Exercise:
Which lines run from the first one up to and including the one with "return plate([inner[i] for"? Print exactly those.

-=-=-=-=-

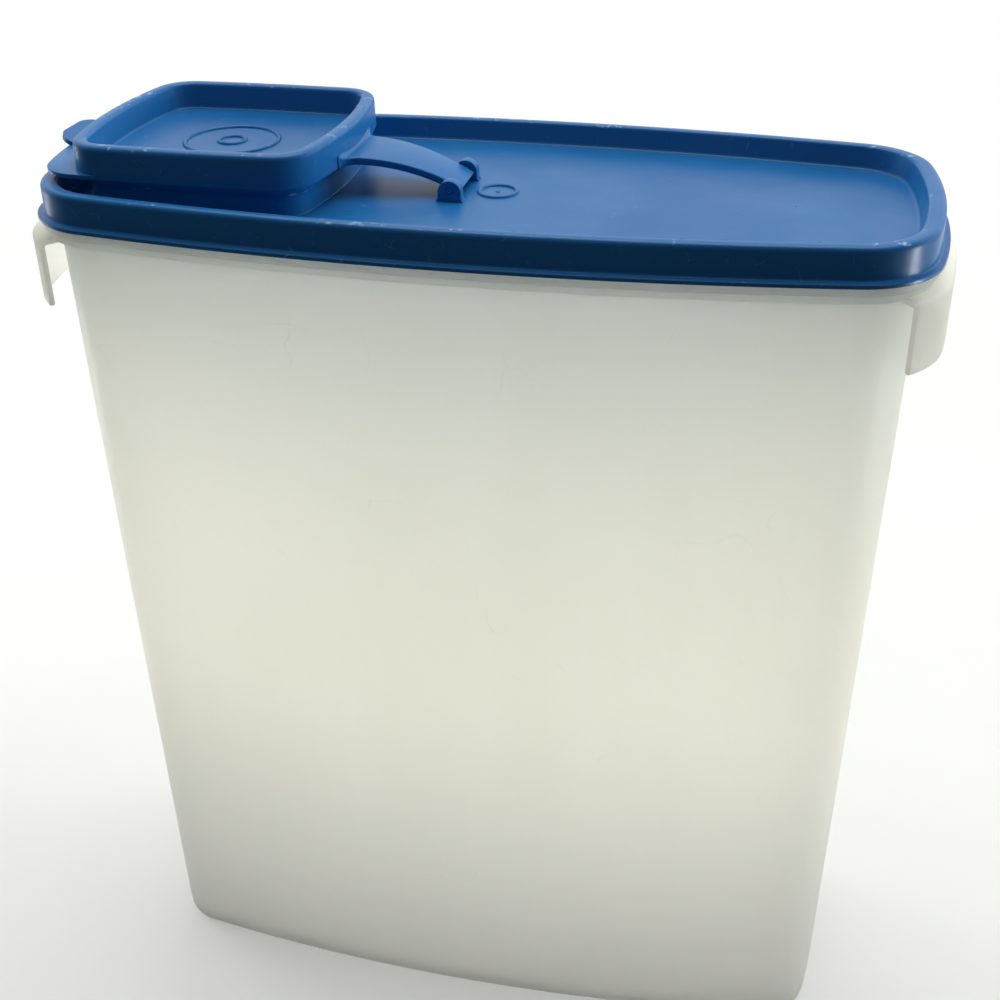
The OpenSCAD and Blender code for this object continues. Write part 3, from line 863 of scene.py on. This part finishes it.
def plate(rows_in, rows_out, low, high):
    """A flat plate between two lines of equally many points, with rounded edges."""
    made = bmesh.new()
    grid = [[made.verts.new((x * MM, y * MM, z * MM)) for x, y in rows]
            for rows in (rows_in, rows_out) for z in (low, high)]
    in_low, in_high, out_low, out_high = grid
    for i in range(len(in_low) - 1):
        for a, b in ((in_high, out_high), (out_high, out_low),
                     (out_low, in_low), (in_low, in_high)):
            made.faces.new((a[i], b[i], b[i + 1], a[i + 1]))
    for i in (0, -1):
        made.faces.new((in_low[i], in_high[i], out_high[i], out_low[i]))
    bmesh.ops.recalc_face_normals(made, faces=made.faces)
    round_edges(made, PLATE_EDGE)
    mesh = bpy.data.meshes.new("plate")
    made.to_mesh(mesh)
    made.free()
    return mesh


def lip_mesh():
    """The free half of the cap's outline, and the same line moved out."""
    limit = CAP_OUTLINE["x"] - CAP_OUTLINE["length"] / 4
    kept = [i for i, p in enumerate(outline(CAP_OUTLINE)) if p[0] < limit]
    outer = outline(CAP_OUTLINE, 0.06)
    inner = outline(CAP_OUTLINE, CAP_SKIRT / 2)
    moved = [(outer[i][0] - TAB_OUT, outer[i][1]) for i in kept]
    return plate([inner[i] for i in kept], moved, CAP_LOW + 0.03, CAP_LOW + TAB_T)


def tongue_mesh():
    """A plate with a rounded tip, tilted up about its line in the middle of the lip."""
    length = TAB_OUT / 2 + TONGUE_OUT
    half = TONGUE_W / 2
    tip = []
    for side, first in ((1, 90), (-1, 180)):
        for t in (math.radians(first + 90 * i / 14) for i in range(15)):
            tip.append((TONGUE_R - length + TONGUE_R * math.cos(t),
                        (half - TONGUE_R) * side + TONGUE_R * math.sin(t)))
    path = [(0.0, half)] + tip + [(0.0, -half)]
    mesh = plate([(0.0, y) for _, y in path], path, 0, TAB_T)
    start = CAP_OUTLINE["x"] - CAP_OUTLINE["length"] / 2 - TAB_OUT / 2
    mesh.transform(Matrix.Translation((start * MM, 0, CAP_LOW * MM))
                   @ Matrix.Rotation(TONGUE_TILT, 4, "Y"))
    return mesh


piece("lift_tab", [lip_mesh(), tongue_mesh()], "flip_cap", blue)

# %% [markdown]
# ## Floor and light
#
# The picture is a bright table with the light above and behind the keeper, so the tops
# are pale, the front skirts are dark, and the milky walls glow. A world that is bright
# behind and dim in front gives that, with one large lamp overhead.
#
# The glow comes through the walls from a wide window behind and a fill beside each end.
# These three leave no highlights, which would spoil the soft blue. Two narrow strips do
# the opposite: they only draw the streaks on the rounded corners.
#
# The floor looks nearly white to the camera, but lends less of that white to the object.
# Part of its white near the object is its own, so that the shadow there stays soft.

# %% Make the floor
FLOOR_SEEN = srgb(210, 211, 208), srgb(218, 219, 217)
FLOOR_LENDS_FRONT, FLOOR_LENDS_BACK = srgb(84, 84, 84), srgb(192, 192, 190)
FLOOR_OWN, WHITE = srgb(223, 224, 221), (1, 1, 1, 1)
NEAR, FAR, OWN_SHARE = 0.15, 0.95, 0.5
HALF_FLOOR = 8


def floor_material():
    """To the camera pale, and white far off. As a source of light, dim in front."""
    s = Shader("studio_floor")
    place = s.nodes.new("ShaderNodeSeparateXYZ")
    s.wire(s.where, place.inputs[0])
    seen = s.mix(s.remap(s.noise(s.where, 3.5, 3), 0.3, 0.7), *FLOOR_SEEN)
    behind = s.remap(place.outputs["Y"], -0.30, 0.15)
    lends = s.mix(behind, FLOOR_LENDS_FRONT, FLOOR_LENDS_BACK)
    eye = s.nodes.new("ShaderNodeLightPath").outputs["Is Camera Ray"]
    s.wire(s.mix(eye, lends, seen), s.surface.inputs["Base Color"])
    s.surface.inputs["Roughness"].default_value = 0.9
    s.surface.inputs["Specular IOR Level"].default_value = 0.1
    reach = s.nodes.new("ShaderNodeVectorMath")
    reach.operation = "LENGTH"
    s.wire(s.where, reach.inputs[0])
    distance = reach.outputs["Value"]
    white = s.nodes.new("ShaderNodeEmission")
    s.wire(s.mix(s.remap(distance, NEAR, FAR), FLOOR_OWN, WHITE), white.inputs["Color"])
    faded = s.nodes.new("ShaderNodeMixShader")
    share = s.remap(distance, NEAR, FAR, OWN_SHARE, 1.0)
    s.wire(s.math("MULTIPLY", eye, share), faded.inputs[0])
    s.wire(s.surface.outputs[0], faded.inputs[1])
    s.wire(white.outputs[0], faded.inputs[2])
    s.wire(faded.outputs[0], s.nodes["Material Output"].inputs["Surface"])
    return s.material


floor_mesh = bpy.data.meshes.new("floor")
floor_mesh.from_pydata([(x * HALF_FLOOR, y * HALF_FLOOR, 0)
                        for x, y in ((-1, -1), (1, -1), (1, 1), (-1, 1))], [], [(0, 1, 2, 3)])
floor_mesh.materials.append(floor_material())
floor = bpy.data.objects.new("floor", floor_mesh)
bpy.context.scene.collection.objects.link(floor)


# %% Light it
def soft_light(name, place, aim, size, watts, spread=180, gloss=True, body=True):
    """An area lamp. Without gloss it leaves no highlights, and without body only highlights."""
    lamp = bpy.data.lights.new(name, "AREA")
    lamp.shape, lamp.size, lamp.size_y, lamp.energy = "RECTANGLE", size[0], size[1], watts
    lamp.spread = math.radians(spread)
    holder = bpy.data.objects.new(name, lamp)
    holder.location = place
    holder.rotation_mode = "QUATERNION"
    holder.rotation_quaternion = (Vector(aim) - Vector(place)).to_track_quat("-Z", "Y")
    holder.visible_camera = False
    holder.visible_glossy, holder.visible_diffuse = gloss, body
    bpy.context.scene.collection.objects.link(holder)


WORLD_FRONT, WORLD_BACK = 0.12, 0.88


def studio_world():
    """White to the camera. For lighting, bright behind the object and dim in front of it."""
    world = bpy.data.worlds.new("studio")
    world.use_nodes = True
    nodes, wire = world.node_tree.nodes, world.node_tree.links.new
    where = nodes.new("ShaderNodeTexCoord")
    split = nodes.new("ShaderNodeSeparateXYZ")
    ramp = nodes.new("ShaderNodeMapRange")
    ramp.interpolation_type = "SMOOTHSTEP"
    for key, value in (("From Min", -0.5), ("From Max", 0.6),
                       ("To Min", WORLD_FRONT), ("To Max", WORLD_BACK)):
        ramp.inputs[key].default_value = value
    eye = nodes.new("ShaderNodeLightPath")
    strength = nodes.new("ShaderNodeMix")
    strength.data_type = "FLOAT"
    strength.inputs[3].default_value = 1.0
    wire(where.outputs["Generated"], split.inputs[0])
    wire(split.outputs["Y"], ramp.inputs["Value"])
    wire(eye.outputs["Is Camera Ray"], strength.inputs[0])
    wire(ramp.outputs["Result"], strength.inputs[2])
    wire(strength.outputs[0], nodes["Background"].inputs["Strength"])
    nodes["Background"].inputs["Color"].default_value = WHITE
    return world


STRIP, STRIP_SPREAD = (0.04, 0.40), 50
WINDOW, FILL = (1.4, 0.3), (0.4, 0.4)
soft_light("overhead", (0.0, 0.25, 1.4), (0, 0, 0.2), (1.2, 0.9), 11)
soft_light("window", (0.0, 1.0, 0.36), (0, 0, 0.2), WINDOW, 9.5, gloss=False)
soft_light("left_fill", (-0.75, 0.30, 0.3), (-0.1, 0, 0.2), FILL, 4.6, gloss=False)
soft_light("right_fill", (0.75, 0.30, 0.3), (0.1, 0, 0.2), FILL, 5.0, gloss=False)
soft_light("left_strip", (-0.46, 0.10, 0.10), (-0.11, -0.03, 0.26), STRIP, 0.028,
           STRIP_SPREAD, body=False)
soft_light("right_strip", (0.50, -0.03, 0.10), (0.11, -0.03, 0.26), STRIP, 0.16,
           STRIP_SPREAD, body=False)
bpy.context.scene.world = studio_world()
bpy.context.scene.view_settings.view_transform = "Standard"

-=-=-=-=-

Problem solution:
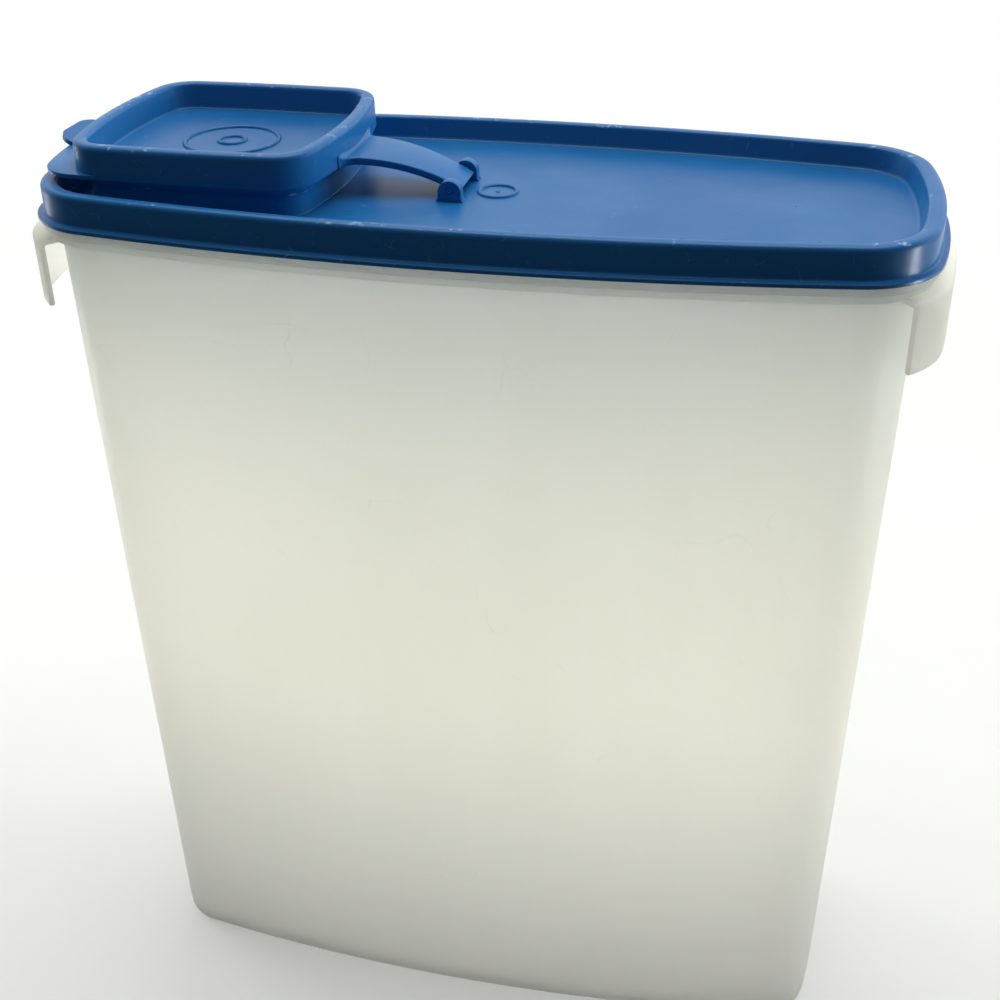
The OpenSCAD and Blender code for this object continues. Write part 3, from line 863 of scene.py on. This part finishes it.
def plate(rows_in, rows_out, low, high):
    """A flat plate between two lines of equally many points, with rounded edges."""
    made = bmesh.new()
    grid = [[made.verts.new((x * MM, y * MM, z * MM)) for x, y in rows]
            for rows in (rows_in, rows_out) for z in (low, high)]
    in_low, in_high, out_low, out_high = grid
    for i in range(len(in_low) - 1):
        for a, b in ((in_high, out_high), (out_high, out_low),
                     (out_low, in_low), (in_low, in_high)):
            made.faces.new((a[i], b[i], b[i + 1], a[i + 1]))
    for i in (0, -1):
        made.faces.new((in_low[i], in_high[i], out_high[i], out_low[i]))
    bmesh.ops.recalc_face_normals(made, faces=made.faces)
    round_edges(made, PLATE_EDGE)
    mesh = bpy.data.meshes.new("plate")
    made.to_mesh(mesh)
    made.free()
    return mesh


def lip_mesh():
    """The free half of the cap's outline, and the same line moved out."""
    limit = CAP_OUTLINE["x"] - CAP_OUTLINE["length"] / 4
    kept = [i for i, p in enumerate(outline(CAP_OUTLINE)) if p[0] < limit]
    outer = outline(CAP_OUTLINE, 0.06)
    inner = outline(CAP_OUTLINE, CAP_SKIRT / 2)
    moved = [(outer[i][0] - TAB_OUT, outer[i][1]) for i in kept]
    return plate([inner[i] for i in kept], moved, CAP_LOW + 0.03, CAP_LOW + TAB_T)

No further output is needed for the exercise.